We are big braise people over here. We like braising. We like talking about braising. We like thinking about braising. We like dreaming about braising. If braising is involved, we are also, most likely, involved.
And part of the reason we love this cooking process so much is that it can turn cheaper, less-loved cuts of protein into beautifully tender, juicy, meaty, budget-friendly dinners.
The qualities that make a cut of meat great for braising are the same qualities that make them less well suited to quick-cooking methods like searing — plenty of fat, sinew, and connective tissue. Low heat and plenty of time (i.e., a braise situation) creates the perfect conditions for those otherwise stringy bits to soften, yielding tender, falling-apart meat and cooking liquid that is enriched with all of the lip-smacking gelatin that renders out. Bonus points for bone-in cuts — those bones are full of sweet, sweet marrow, which will lend even more richness and body to your braise. This is kitchen magic at its finest, and these are some of our favorite cheap cuts that benefit from said magic.
Shreddy pork is a beautiful thing, and braising a pork shoulder is a really efficient way to get that tender, shreddable hunk of meat packed with flavor. Braising a pork shoulder sets you up for some killer bo ssam or a cider-braised centerpiece. And while pork shoulder is both affordable and delicious, pork ribs work just as well. You might think these things belong on the smoker, but they feel right at home inside a dutch oven with some soy sauce, rice vinegar and fruit juice. You’ll get that romantic, fall-off-the-bone quality that made you fall for pork ribs in the first place.

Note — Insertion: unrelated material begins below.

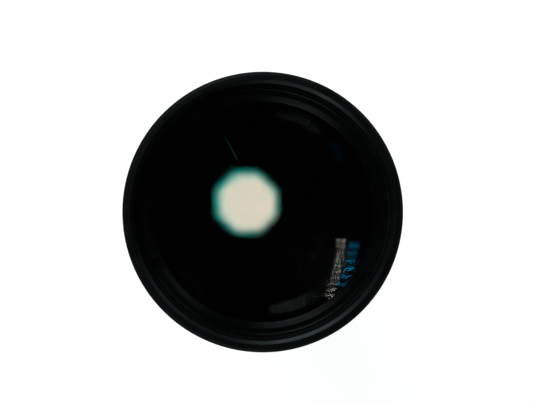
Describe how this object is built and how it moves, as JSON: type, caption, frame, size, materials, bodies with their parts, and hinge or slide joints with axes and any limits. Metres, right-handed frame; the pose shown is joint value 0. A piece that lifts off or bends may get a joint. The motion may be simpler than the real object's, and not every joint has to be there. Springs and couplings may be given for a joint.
{
  "type": "telecentric lens",
  "caption": "Machine-vision telecentric lens: large front glass in a threaded barrel, taper housing, turning aperture ring with iris, camera thread.",
  "frame": {"origin": "centre of the camera flange's seat face, on the optical axis", "axes": "+Z along the optical axis towards the object side; +X and +Y are level, with the aperture ring's scale side at -Y"},
  "size_m": [0.06, 0.06, 0.116],
  "materials": {
    "anodised_black": "satin black anodised aluminium",
    "matte_black": "matte black anodised and blackened",
    "blade_steel": "blackened thin steel",
    "oxide_steel": "black oxide steel screws",
    "bare_steel": "spring steel shim",
    "polymer": "low-friction plastic",
    "coated_glass": "polished, anti-reflection coated"
  },
  "bodies": {
    "lens_body": {"c_mount_ring": "anodised_black", "flange_shim": "bare_steel", "c_mount_grub_screws": "oxide_steel", "rear_barrel": "anodised_black", "rear_lens_cell": "matte_black", "rear_crown_lens": "coated_glass", "rear_spacer": "matte_black", "rear_flint_lens": "coated_glass", "rear_retaining_ring": "matte_black", "iris_housing": "anodised_black", "housing_grub_screws": "oxide_steel", "iris_base_plate": "matte_black", "iris_retaining_ring": "matte_black", "friction_washer": "polymer", "taper_housing": "anodised_black", "taper_grub_screws": "oxide_steel", "rear_baffle": "matte_black", "front_baffle": "matte_black", "front_barrel": "anodised_black", "barrel_grub_screws": "oxide_steel", "front_retaining_ring": "matte_black", "front_crown_lens": "coated_glass", "front_flint_lens": "coated_glass", "front_spacer": "matte_black", "second_front_lens": "coated_glass"},
    "aperture_ring": {"aperture_ring": "anodised_black", "aperture_drive_screw": "oxide_steel", "aperture_lock_screw": "oxide_steel", "iris_cam_ring": "matte_black"},
    "iris_blade_1": {"iris_blade_1": "blade_steel"},
    "iris_blade_2": {"iris_blade_2": "blade_steel"},
    "iris_blade_3": {"iris_blade_3": "blade_steel"},
    "iris_blade_4": {"iris_blade_4": "blade_steel"},
    "iris_blade_5": {"iris_blade_5": "blade_steel"},
    "iris_blade_6": {"iris_blade_6": "blade_steel"},
    "iris_blade_7": {"iris_blade_7": "blade_steel"},
    "iris_blade_8": {"iris_blade_8": "blade_steel"}
  },
  "joints": [
    {"name": "aperture_turn", "type": "hinge", "parent": "lens_body", "child": "aperture_ring", "pos_m": [0, 0, 0.0337], "axis": [0, 0, 1], "range_deg": [-35.29, 2.7]},
    {"name": "blade_1_swing", "type": "hinge", "parent": "lens_body", "child": "iris_blade_1", "pos_m": [0.01252, -0.00265, 0.0305], "axis": [0, 0, 1], "range_deg": [-23.91, 1.85]},
    {"name": "blade_2_swing", "type": "hinge", "parent": "lens_body", "child": "iris_blade_2", "pos_m": [0.01073, 0.00698, 0.0305], "axis": [0, 0, 1], "range_deg": [-23.91, 1.85]},
    {"name": "blade_3_swing", "type": "hinge", "parent": "lens_body", "child": "iris_blade_3", "pos_m": [0.00265, 0.01252, 0.0305], "axis": [0, 0, 1], "range_deg": [-23.91, 1.85]},
    {"name": "blade_4_swing", "type": "hinge", "parent": "lens_body", "child": "iris_blade_4", "pos_m": [-0.00698, 0.01073, 0.0305], "axis": [0, 0, 1], "range_deg": [-23.91, 1.85]},
    {"name": "blade_5_swing", "type": "hinge", "parent": "lens_body", "child": "iris_blade_5", "pos_m": [-0.01252, 0.00265, 0.0305], "axis": [0, 0, 1], "range_deg": [-23.91, 1.85]},
    {"name": "blade_6_swing", "type": "hinge", "parent": "lens_body", "child": "iris_blade_6", "pos_m": [-0.01073, -0.00698, 0.0305], "axis": [0, 0, 1], "range_deg": [-23.91, 1.85]},
    {"name": "blade_7_swing", "type": "hinge", "parent": "lens_body", "child": "iris_blade_7", "pos_m": [-0.00265, -0.01252, 0.0305], "axis": [0, 0, 1], "range_deg": [-23.91, 1.85]},
    {"name": "blade_8_swing", "type": "hinge", "parent": "lens_body", "child": "iris_blade_8", "pos_m": [0.00698, -0.01073, 0.0305], "axis": [0, 0, 1], "range_deg": [-23.91, 1.85]}
  ],
  "couplings": [
    {"joint": "blade_1_swing", "follows": "aperture_turn", "ratio": 0.67711},
    {"joint": "blade_2_swing", "follows": "aperture_turn", "ratio": 0.67711},
    {"joint": "blade_3_swing", "follows": "aperture_turn", "ratio": 0.67711},
    {"joint": "blade_4_swing", "follows": "aperture_turn", "ratio": 0.67711},
    {"joint": "blade_5_swing", "follows": "aperture_turn", "ratio": 0.67711},
    {"joint": "blade_6_swing", "follows": "aperture_turn", "ratio": 0.67711},
    {"joint": "blade_7_swing", "follows": "aperture_turn", "ratio": 0.67711},
    {"joint": "blade_8_swing", "follows": "aperture_turn", "ratio": 0.67711}
  ]
}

Look, beef is great for braising. But beef can also get kind if pricy. That’s why we’ll go for a chuck roast 100 percent of the time when braising beef on a budget. A chuck roast is usually known as the cut your parents used for pot roast, a large triangular cut from the chuck of the cow. It's well marbled with fat, which prevents it from drying out during low-and-slow cooking — and also the reason that we like to grind the cut up for juicy burgers and meatballs. And while we’re not here to insult your mother’s pot roast, we are here to tell you that you can … probably do better. Any braise that calls for pricier short ribs or brisket will be slammin' when made with slabs of chuck roast, and taste about three times as expensive as it actually is.
Lamb Shank or Shoulder
We need to show more love to lamb. Especially when braising. The process mellows out some of the gaminess that we usually associate with the meat, and makes most people question why the hell they didn't invite lamb to the braise party sooner. Leg of lamb is great, but it can get pretty spendy, which is why we turn to lamb shank or lamb shoulder when we want to get similar results on the cheap. The fat in a lamb shoulder will make it break down in the same shred-y way a pork shoulder does, and the bone in a lamb shank holds a ton of flavor that will make its way into that saucy business during its time in the braise-y hot tub. Across the board, but especially with lamb, you don’t need to spend a ton to deliver an impressively flavorful dish.
Bone-in Chicken Thighs and Legs
Chicken can get boring. It can. But braising chicken throws a nice bit of variety into your baked chicken wing or roast chicken regimen. We love braising bone-in chicken thighs or whole chicken legs, whether it’s in a specific traditional dish like chicken adobo or a standard wine-braising technique. The tenderness that dark meat chicken is known for gets turned up to 11 with a braise.